Oscar Jespers was weliswaar ouder dan zijn broer, de kunstschilder Floris Jespers, maar wordt slechts zelden als een aparte kunstenaar benaderd. Ten onrechte maar zelfs de tentoonstelling die naar aanleiding van de viering Paul Van Ostaijen-100 georganiseerd werd in Antwerpen ging onder de titel Floris & Oscar Jespers. Alsof het eerst-geboorte-recht nog moet uitgevonden worden ... of was er linzensoep in het spel ?
Oscar verdient echter als Oscar benaderd te worden en niet als broer-van. Zijn beeldhouwwerk staat er - letterlijk en figuurlijk - en soms moeten grote middelen ingezet worden om het te verplaatsen.
In de jaren twintig hakt hij vooral beelden in marmer en aanverwante materialen in kubistische stijl met een duidelijke Afrikaanse inspiratie. Na Van Ostaijen`s dood (1928) wordt zijn werk expressionistischer - o.m. Geboorte uit 1932 is te bezichtigen in het Antwerpse openluchtmuseum Middelheim. Vanaf het midden van de jaren dertig verlaat hij steeds vaker steen als materiaal. Terracotta laat hem toe zijn modellen `intiemer` voor te stellen en tegelijkertijd ook realistischer.
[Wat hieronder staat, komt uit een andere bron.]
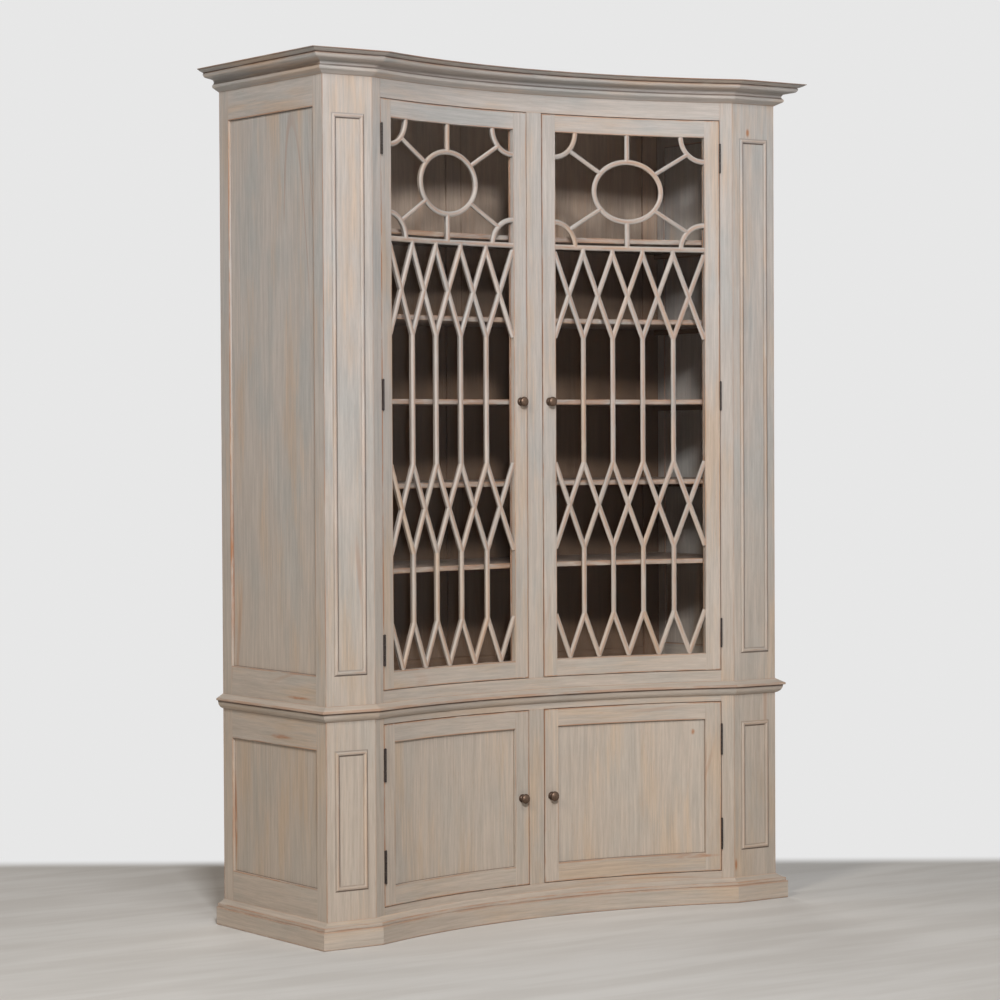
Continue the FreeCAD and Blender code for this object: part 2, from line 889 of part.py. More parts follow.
def battens(board_tops, thickness):
    """Cleats on both sides under each loose shelf."""
    pieces = []
    for top in board_tops:
        under = top - thickness
        pieces.append(
            box(
                inner_side_x - batten_width, inner_side_x,
                front_y + shelf_front_setback + batten_width, inner_back_y,
                under - batten_height, under,
            )
        )
    return both_sides(pieces)


def save(name, shapes):
    """Write the separate solids of one named piece."""
    solids = []
    for shape in shapes:
        solids += shape.Solids
    Part.makeCompound(solids).exportStep("parts/" + name + ".step")


def build():
    os.makedirs("parts", exist_ok=True)
    nodes = {
        "plinth_boards": plinth_boards(),
        "plinth_cap_moulding": moulding(
            plinth_cap_shares, plinth_cap_projection, plinth_cap_height, plinth_height
        ),
        "waist_moulding": moulding(waist_shares, waist_projection, waist_height, waist_bottom),
        "cornice_moulding": moulding(
            cornice_shares, cornice_projection, cornice_height, cabinet_height - cornice_height
        ),
    }

    base_frame, base_panel = side_pieces(
        plinth_height, base_height,
        plinth_height + lower_side_bottom_rail, base_height - lower_side_top_rail,
    )
    upper_frame, upper_panel = side_pieces(
        base_height, top_board_bottom,
        base_height + upper_side_bottom_rail, cabinet_height - upper_side_top_rail,
    )
    nodes["base_side_frame_right"] = base_frame
    nodes["base_side_frame_left"] = mirrored(base_frame)
    nodes["base_side_panels"] = both_sides([base_panel])
    nodes["upper_side_frame_right"] = upper_frame
    nodes["upper_side_frame_left"] = mirrored(upper_frame)
    nodes["upper_side_panels"] = both_sides([upper_panel])
    nodes["base_pilasters"] = both_sides([pilaster_board(plinth_height, base_height)])
    nodes["upper_pilasters"] = both_sides([pilaster_board(base_height, top_board_bottom)])
    nodes["base_pilaster_beads"] = both_sides(
        pilaster_beads(plinth_height + lower_bead_sill, base_height - lower_bead_head)
    )
    nodes["upper_pilaster_beads"] = both_sides(
        pilaster_beads(base_height + upper_bead_sill, cabinet_height - upper_bead_head)
    )

    behind_front = front_thickness + fit_gap
    nodes["base_bottom_board"] = [
        board(
            behind_front, lower_opening_bottom - board_thickness, lower_opening_bottom,
            inner_side_x, inner_back_y,
        )
    ]
    nodes["base_top_board"] = [
        board(
            behind_front, base_height - board_thickness, base_height, inner_side_x, inner_back_y
        )
    ]
    base_shelf_top = (lower_opening_bottom + lower_opening_top) / 2 + base_shelf_rise
    nodes["base_shelf"] = [
        board(
            shelf_front_setback, base_shelf_top - board_thickness, base_shelf_top,
            inner_side_x, inner_back_y,
        )
    ]
    nodes["base_shelf_battens"] = battens([base_shelf_top], board_thickness)
    nodes["base_back_panel"] = [
        box(-inner_side_x, inner_side_x, inner_back_y, back_y, plinth_height, base_height)
    ]
    nodes["upper_bottom_board"] = [
        board(
            behind_front, upper_opening_bottom - board_thickness, upper_opening_bottom,
            inner_side_x, inner_back_y,
        )
    ]
    nodes["upper_top_board"] = [board(0, top_board_bottom, cabinet_height, half_width, back_y)]
    for number, top in enumerate(shelf_tops(), start=1):
        nodes["upper_shelf_" + str(number)] = [
            board(shelf_front_setback, top - shelf_thickness, top, inner_side_x, inner_back_y)
        ]
    nodes["upper_shelf_battens"] = battens(shelf_tops(), shelf_thickness)
    nodes["upper_back_frame"], nodes["upper_back_panels"] = upper_back()

    upper_catches, lower_catches = catch_levels()
    nodes["door_catches"] = door_catches(upper_catches + lower_catches)
    upper_pieces, upper_leaves, upper_pins, upper_mortises = upper_door(upper_catches)
    lower_pieces, lower_leaves, lower_pins, lower_mortises = lower_door(lower_catches)
    for name, pieces in (("upper_door", upper_pieces), ("lower_door", lower_pieces)):
        for piece, shapes in pieces.items():
            nodes[name + "_right_" + piece] = shapes
            nodes[name + "_left_" + piece] = mirrored(shapes)
    nodes["hinge_frame_leaves"] = both_sides(upper_leaves + lower_leaves)
    nodes["hinge_pins"] = both_sides(upper_pins + lower_pins)

    base_face = face_frame(plinth_height, base_height, lower_opening_bottom, lower_opening_top)
    upper_face = face_frame(
        base_height, top_board_bottom, upper_opening_bottom, upper_opening_top
    )
    for mortise in both_sides(lower_mortises):
        base_face = [piece.cut(mortise) for piece in base_face]
    for mortise in both_sides(upper_mortises):
        upper_face = [piece.cut(mortise) for piece in upper_face]
    nodes["base_face_frame"] = base_face
    nodes["upper_face_frame"] = upper_face

    for name, shapes in nodes.items():
        save(name, shapes)


build()
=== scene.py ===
import math

import bpy
import numpy as np
from mathutils import Matrix, Vector


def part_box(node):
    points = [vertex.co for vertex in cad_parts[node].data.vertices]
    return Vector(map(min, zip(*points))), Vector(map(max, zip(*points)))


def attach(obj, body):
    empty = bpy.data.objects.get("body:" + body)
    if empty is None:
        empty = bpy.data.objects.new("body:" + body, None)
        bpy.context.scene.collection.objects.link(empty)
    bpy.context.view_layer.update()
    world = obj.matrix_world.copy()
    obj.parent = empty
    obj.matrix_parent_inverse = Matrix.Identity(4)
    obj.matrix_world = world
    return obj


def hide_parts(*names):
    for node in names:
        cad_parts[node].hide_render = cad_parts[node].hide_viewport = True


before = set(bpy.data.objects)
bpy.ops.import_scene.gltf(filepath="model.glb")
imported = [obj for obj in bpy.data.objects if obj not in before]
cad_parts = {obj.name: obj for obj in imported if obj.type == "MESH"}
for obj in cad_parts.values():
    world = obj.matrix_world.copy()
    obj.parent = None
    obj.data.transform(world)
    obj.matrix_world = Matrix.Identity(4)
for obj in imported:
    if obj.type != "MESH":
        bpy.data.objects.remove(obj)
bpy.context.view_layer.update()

# Limed display cabinet with a concave front, dressed over its fixed frame.
# Metres. Every board is a surface of its own, with four attributes on its
# points: grain (where the point lies in its board, fibres along Z), wear (how
# near it is to an edge that hands and cloths rub), a dark mark (how deep it lies
# in a hollow or quirk, darkened as dark wax and as painted shade in recesses,
# under beads and mouldings and inside the case) and tone (one value a board).

# The concave front, as in the frame
half_width = 0.780
back_y = 0.310
front_y = -0.240
pilaster_width = 0.157
bow_depth = 0.124
half_bow = half_width - pilaster_width
bow_radius = (half_bow ** 2 + bow_depth ** 2) / (2 * bow_depth)
bow_centre_y = front_y + bow_depth - bow_radius
junction_turn = math.asin(half_bow / bow_radius)
junction_slope = math.tan(junction_turn / 2)

# Board thicknesses
front_thickness = 0.024
side_thickness = 0.020
back_thickness = 0.018
door_thickness = 0.024
panel_setback = 0.008
panel_thickness = 0.008
groove_depth = 0.008
glass_front = 0.016
glass_back = 0.019
glass_rebate = 0.008
glass_clearance = 0.001
fit_gap = 0.0003
case_inner = half_width - side_thickness
back_front_y = back_y - back_thickness

# Widths of the frame members
outer_stile_width = 0.035
centre_stile_width = 0.051
door_gap = 0.002
upper_stile_width = 0.0455
lower_stile_width = 0.048
meeting_bevel = math.radians(15)
side_stile_width = 0.050
back_stile_width = 0.060
back_rail_width = 0.060
back_muntin_width = 0.056
back_panel_setback = 0.005
back_panel_rear = 0.013
lower_bottom_rail = 0.053
lower_top_rail = 0.050
shelf_setback = 0.045
batten_setback = 0.060
batten_size = 0.015
plinth_seat = 0.018

# Softened edges of the boards
ease = 0.0011
fine_ease = 0.0006
glass_ease = 0.0003
wear_reach = 0.0040
curve_step = 0.022
wax_reach = 0.0030
bead_skirt = 0.0030
# Bead feet: dark wax and painted shade; the foot towards the light keeps only a share of it
bead_clean = 0.30
bead_rub = 0.35
bead_foot_wax = 0.8
skirt_rise = 0.00015
# Mouldings: dark wax and painted shade in their hollows and inner corners
hollow_depth = 0.012
hollow_wax = 0.20
moulding_ease = 0.0012
moulding_step = 0.0025
moulding_rub = 0.7
moulding_wax = 1.5
bow_stations = 61
corner_share = 0.45
half_turn_points = 13
joint_ease = 0.0004
joint_rub = 0.22
pilaster_rub = 0.40
frame_rub = 0.90
frame_reach = 0.0040
# Painted shade along a recessed panel's rim, where its frame shades it
panel_rim = 0.90
shelf_rub = 0.50
# Painted shade on the shelves behind their front edges
shelf_dusk = 0.65
plain_step = 0.35
sharp_turn = math.radians(38)

# Lattice
lattice_columns = 5
bar_width = 0.0150
spoke_width = 0.0125
bar_crest_depth = 0.0005
bar_shoulder_depth = 0.0060
bar_stem_share = 0.42
bar_rub = 0.6
# Painted shade on the bars' stems and shoulders, under their rounded noses
stem_wax = 0.6
shoulder_wax = 0.3
oval_zone_height = 0.327
oval_half_width = 0.107
oval_half_height = 0.086
corner_arc_radius = 0.071
lattice_foot = 0.005
lattice_rise = 0.122
lower_straight_run = 0.190
middle_straight_run = 0.357
lattice_head = 0.015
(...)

Na de Tweede Wereldoorlog legt hij zich toe op brons en ook daarvan is een krachtig voorbeeld aanwezig in het Middelheim-museum: In de zon (1947). Zoals het vaak gaat bij plastische kunstenaars komt daarna de deemstering. Oscar is de zestig voorbij en valt in herhaling met eerder conventionele beelden die niet meer de spankracht van voordien hebben.